▶ TASK GOAL
Give back the lines exactly, from the first one to the line with "shift), detail=detail, rough=rough)", both ends included.

Scripts that build objects:

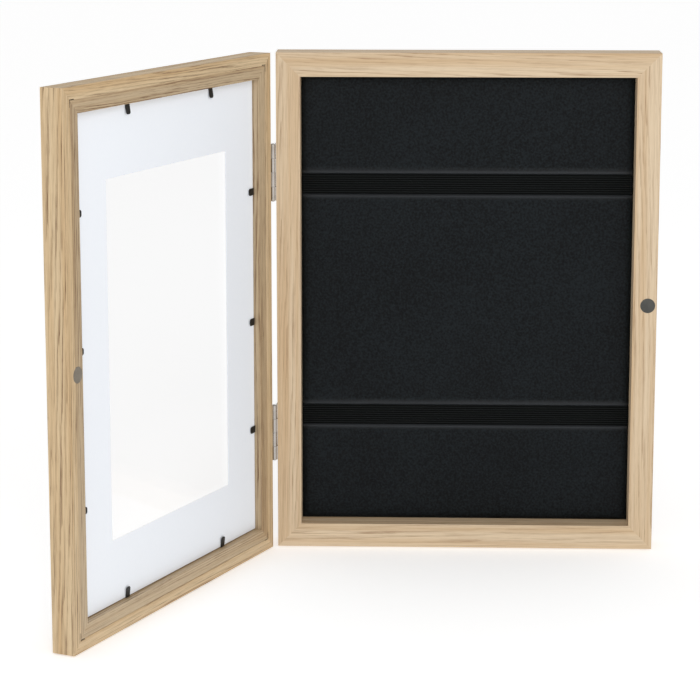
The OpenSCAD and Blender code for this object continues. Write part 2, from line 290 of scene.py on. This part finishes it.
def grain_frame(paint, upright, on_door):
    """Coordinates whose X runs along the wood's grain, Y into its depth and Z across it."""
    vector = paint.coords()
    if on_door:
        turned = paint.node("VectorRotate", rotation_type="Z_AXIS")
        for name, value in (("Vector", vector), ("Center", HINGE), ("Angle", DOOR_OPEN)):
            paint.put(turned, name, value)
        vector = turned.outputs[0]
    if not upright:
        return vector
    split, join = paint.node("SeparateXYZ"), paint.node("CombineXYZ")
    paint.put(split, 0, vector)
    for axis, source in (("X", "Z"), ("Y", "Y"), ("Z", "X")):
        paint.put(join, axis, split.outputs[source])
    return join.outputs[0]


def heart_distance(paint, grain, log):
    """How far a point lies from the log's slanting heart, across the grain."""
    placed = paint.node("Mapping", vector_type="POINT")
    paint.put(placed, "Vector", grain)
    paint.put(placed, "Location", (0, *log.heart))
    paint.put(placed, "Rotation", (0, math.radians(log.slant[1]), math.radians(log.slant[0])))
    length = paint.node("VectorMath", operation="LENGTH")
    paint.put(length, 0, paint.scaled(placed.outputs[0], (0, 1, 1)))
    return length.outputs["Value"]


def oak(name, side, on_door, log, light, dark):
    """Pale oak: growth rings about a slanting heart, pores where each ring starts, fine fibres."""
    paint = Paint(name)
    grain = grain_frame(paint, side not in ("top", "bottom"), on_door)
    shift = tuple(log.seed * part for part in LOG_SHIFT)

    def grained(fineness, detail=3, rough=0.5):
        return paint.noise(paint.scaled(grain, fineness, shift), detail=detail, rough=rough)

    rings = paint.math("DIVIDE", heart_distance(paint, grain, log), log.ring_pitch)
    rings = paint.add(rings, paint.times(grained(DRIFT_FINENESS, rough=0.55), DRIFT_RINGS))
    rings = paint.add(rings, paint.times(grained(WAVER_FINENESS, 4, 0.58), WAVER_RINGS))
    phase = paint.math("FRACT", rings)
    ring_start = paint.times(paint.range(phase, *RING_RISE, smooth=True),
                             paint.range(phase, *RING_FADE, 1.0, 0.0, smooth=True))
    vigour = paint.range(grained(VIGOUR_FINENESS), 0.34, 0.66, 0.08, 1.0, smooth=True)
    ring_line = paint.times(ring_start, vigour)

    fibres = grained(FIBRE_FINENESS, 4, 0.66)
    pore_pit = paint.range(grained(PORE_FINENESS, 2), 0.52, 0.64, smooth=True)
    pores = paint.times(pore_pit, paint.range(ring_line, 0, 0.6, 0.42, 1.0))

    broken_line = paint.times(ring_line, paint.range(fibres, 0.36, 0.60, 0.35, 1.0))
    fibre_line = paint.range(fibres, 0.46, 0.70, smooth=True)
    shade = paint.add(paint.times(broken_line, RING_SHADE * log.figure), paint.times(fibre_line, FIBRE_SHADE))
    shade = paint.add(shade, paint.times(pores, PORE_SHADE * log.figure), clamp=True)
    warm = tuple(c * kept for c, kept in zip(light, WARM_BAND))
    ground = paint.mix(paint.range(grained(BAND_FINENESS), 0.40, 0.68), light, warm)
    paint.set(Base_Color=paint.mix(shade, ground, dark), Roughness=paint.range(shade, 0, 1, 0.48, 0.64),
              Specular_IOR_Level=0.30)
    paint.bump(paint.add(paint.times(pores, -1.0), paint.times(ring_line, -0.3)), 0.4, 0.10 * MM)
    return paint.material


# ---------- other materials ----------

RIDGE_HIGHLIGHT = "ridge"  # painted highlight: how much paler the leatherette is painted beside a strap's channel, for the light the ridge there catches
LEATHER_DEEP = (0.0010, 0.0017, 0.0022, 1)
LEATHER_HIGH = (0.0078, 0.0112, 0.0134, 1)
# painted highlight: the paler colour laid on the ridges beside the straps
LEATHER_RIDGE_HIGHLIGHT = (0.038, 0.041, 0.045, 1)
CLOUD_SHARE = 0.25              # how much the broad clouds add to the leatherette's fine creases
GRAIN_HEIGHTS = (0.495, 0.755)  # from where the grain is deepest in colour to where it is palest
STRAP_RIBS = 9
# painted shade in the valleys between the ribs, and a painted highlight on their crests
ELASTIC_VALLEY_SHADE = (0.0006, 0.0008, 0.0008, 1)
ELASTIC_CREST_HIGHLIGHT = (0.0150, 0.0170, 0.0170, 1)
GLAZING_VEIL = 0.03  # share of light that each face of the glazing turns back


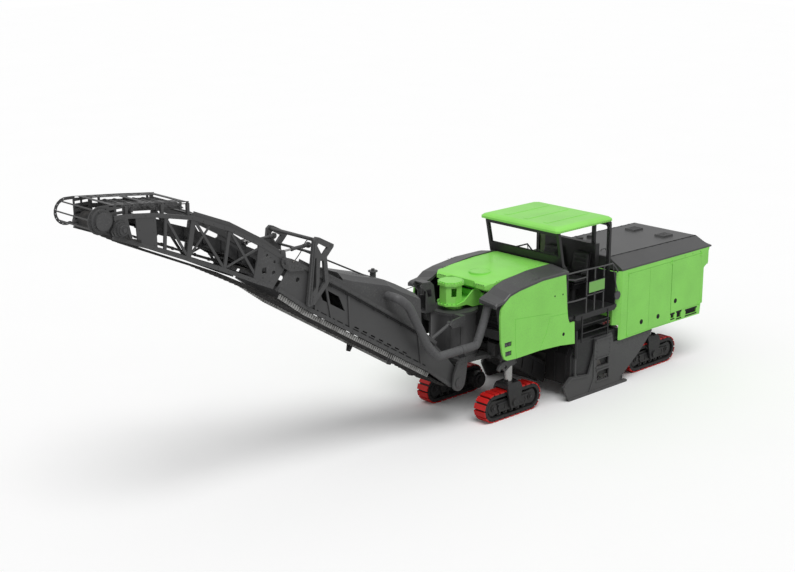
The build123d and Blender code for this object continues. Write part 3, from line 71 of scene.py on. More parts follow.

▶ RESPONSE TO THE EXERCISE
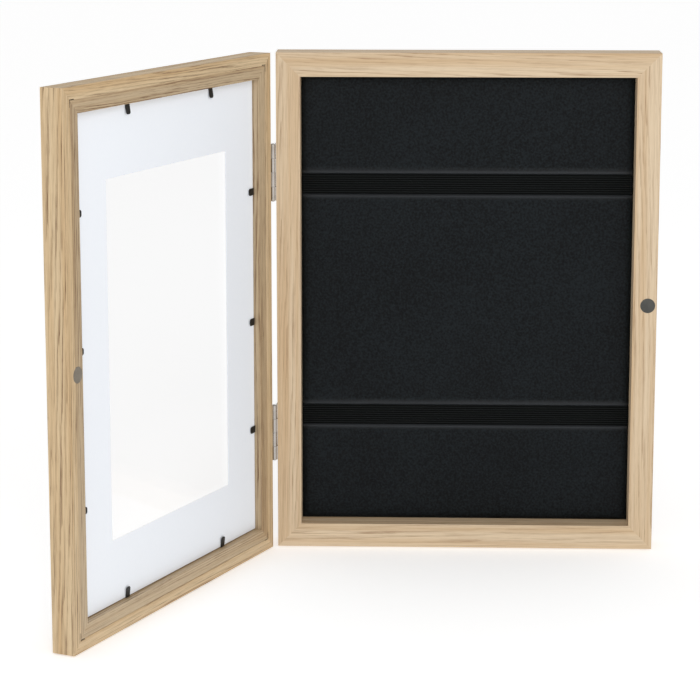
The OpenSCAD and Blender code for this object continues. Write part 2, from line 290 of scene.py on. This part finishes it.
def grain_frame(paint, upright, on_door):
    """Coordinates whose X runs along the wood's grain, Y into its depth and Z across it."""
    vector = paint.coords()
    if on_door:
        turned = paint.node("VectorRotate", rotation_type="Z_AXIS")
        for name, value in (("Vector", vector), ("Center", HINGE), ("Angle", DOOR_OPEN)):
            paint.put(turned, name, value)
        vector = turned.outputs[0]
    if not upright:
        return vector
    split, join = paint.node("SeparateXYZ"), paint.node("CombineXYZ")
    paint.put(split, 0, vector)
    for axis, source in (("X", "Z"), ("Y", "Y"), ("Z", "X")):
        paint.put(join, axis, split.outputs[source])
    return join.outputs[0]


def heart_distance(paint, grain, log):
    """How far a point lies from the log's slanting heart, across the grain."""
    placed = paint.node("Mapping", vector_type="POINT")
    paint.put(placed, "Vector", grain)
    paint.put(placed, "Location", (0, *log.heart))
    paint.put(placed, "Rotation", (0, math.radians(log.slant[1]), math.radians(log.slant[0])))
    length = paint.node("VectorMath", operation="LENGTH")
    paint.put(length, 0, paint.scaled(placed.outputs[0], (0, 1, 1)))
    return length.outputs["Value"]


def oak(name, side, on_door, log, light, dark):
    """Pale oak: growth rings about a slanting heart, pores where each ring starts, fine fibres."""
    paint = Paint(name)
    grain = grain_frame(paint, side not in ("top", "bottom"), on_door)
    shift = tuple(log.seed * part for part in LOG_SHIFT)

    def grained(fineness, detail=3, rough=0.5):
        return paint.noise(paint.scaled(grain, fineness, shift), detail=detail, rough=rough)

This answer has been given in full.